Everybody's waiting up to hear if I dare speak your name

Put it deep beneath the track, like the hole you left in me

And everybody wants to know 'bout how it felt to hear you scream

They know you walk like you're a God, they can't believe I made you weak


The gaze tightens again. Now everyone is waiting to hear if she will say the name, if she will expose what’s hidden. The crowd wants the wound spelled out; they want a headline, not a truth. This is how the world handles power—it drags it into the open, cuts it into details, and calls the pieces knowledge. Dhumāvatī doesn’t play that game. She lets curiosity wear itself out.

“Put it deep beneath the track” means exactly that: bury the name under movement, let the rhythm carry it where words can’t reach. What matters isn’t the person or the act but the space left behind—the hole that can’t be filled. She doesn’t patch it; she just lives with it. Silence is the only honest memorial.

When the verse says, “They can’t believe I made you weak,” it isn’t about dominance or pride. It’s the shock of seeing strength bend, the same way life bends when it meets death, the same way control gives way to love. The world doesn’t understand surrender; it mistakes openness for collapse. Dhumāvatī understands it perfectly. Every power eventually kneels to something larger—if not to love, then to truth.
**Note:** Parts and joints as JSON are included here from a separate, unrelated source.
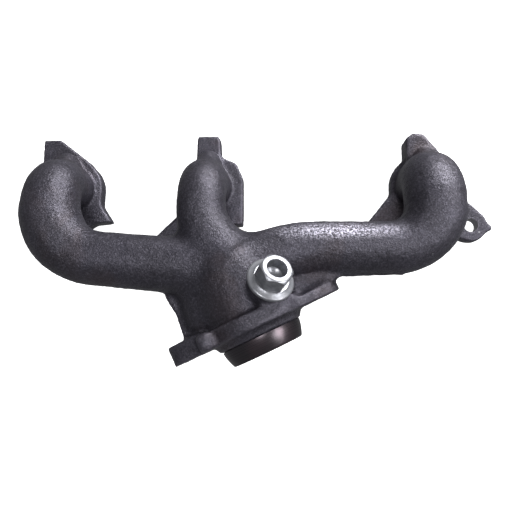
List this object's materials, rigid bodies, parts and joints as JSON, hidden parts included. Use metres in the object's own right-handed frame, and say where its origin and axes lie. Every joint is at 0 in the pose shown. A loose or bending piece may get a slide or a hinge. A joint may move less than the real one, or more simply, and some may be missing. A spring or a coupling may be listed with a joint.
{
  "type": "exhaust manifold",
  "caption": "Cast-iron log exhaust manifold: elbow runners join in a collector that ends in a tilted flange with a seat ring; a flanged hexagon plug screws into the collector.",
  "frame": {"origin": "centre of the middle port on the machined head face", "axes": "+X along the row of ports from the front port to the rear port, +Y up the side of the head towards the locating tabs, +Z square away from the head face"},
  "size_m": [0.3637, 0.1803, 0.1008],
  "materials": {
    "cast_iron": "rough sand-cast skin with a thin dark oxide",
    "turned_steel": "turned, dark heat-tinted",
    "washer_steel": "dull plated",
    "zinc_plate": "bright zinc plate"
  },
  "bodies": {
    "casting": {"front_head_flange": "cast_iron", "middle_head_flange": "cast_iron", "rear_head_flange": "cast_iron", "front_tab": "cast_iron", "middle_tab": "cast_iron", "rear_tab": "cast_iron", "front_lug": "cast_iron", "rear_lug": "cast_iron", "middle_ear_lug": "cast_iron", "rear_ear_lug": "cast_iron", "front_runner": "cast_iron", "middle_runner": "cast_iron", "rear_runner": "cast_iron", "front_elbow": "cast_iron", "rear_elbow": "cast_iron", "front_log": "cast_iron", "rear_log": "cast_iron", "collector": "cast_iron", "front_log_arm": "cast_iron", "middle_runner_arm": "cast_iron", "rear_log_arm": "cast_iron", "outlet_neck": "cast_iron", "front_web": "cast_iron", "rear_web": "cast_iron", "plug_boss": "cast_iron", "outlet_flange": "cast_iron", "front_stud_ear": "cast_iron", "rear_stud_ear": "cast_iron", "clamp_rib": "cast_iron", "seat_ring": "turned_steel"},
    "washer": {"plug_washer": "washer_steel"},
    "plug": {"port_plug": "zinc_plate"}
  },
  "joints": [
    {"name": "plug_lift", "type": "slide", "parent": "casting", "child": "washer", "axis": [0.3365, 0.4466, 0.829], "range_m": [0, 0.015]},
    {"name": "plug_turn", "type": "hinge", "parent": "washer", "child": "plug", "pos_m": [0.04868, -0.07982, 0.0815], "axis": [0.3365, 0.4466, 0.829], "range_deg": [0, 3420]}
  ],
  "couplings": [
    {"joint": "plug_lift", "follows": "plug_turn", "m_per_rad": 0.00023873}
  ]
}
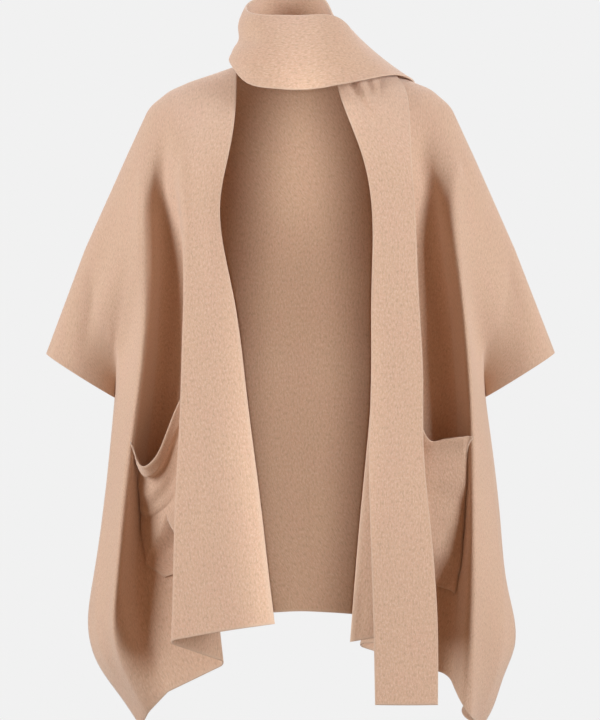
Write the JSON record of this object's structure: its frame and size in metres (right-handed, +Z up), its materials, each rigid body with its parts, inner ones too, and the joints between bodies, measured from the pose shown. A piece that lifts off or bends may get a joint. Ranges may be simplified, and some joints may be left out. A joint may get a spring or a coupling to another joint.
{
  "type": "open-front poncho with scarf",
  "caption": "Open-front poncho of felted knit, worn form kept hollow: wide back, two hanging fronts with patch pockets, and a scarf wound round the neck and over one shoulder.",
  "frame": {"origin": "the middle of the shoulder line at the base of the neck, where the wearer holds the garment up", "axes": "+X to the wearer's left, +Y to the wearer's back, +Z up"},
  "size_m": [0.7526, 0.3372, 1.1019],
  "materials": {
    "camel_knit": "matte, softly brushed felted knit"
  },
  "bodies": {
    "root": {"back_panel": "camel_knit", "front_right": "camel_knit", "front_left": "camel_knit", "pocket_right": "camel_knit", "pocket_left": "camel_knit", "scarf_front_end": "camel_knit", "scarf_back_neck": "camel_knit", "scarf_neck_wrap": "camel_knit", "scarf_back_end": "camel_knit"}
  },
  "joints": []
}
This verse is her lesson in exposure: you don’t protect truth by hiding it, you protect it by refusing to explain it. Let them talk, let them invent. You stay quiet and keep walking. The misunderstanding becomes a shield. What’s real doesn’t need rescue.



Bridge


These days I can't seem to get along with anyone
Get by with anyone
These days I can't seem to make this right
Well, is this fine? Will it be alright?


After all the noise, this part feels stripped bare. The voice says she can’t get along with anyone, can’t make things right, and asks if it will be fine. There’s no answer waiting—only the flat light after the storm. Dhumāvatī lives exactly there, in the space where reassurance has burned out.

When you stop explaining, stop defending, stop performing, silence can feel like exile. That’s natural. The world you left no longer recognizes you, and the new one hasn’t formed yet. What speaks here is not despair but adjustment—the body learning to breathe without stories to prop it up.

The question “Will it be alright?” is the most honest line in the song. It doesn’t look for comfort; it simply names the uncertainty. Dhumāvatī’s response is never sentimental. She doesn’t promise light, she just proves survival. If you’re still breathing, it’s already alright. That’s her version of mercy—dry, unsweet, but real.

The bridge ends the teaching. After defiance and secrecy comes quiet endurance. Nothing is resolved, and nothing needs to be. The goddess of the ashes closes her eyes, and the song keeps breathing without her help.


Conclusion

When the last refrain fades, nothing is solved, nothing is purified, and that is the point. The song doesn’t move from pain to peace—it circles back to stillness, to the kind that has learned not to ask for closure. Every line that once sounded like rebellion ends up sounding like quiet.

Dhumāvatī’s lesson is simple: you can keep your dignity only by keeping something unspoken. The secret is not an ornament; it’s what protects the pulse of life from being turned into performance. What you don’t explain stays alive.

In that sense, “Strange Love” is not about a relationship at all—it’s about the last boundary between truth and noise. The world can gossip, question, praise, or condemn, but it can’t enter the sealed room where the real thing happened. That room belongs to the Goddess, and She doesn’t invite visitors.

The song ends where her teaching always does: with breath, not with words. Silence isn’t the absence of meaning—it’s what remains when meaning has burned away. The listener is left with the same air that fogged the window in the first verse, now clear again, waiting for nothing to be written on it.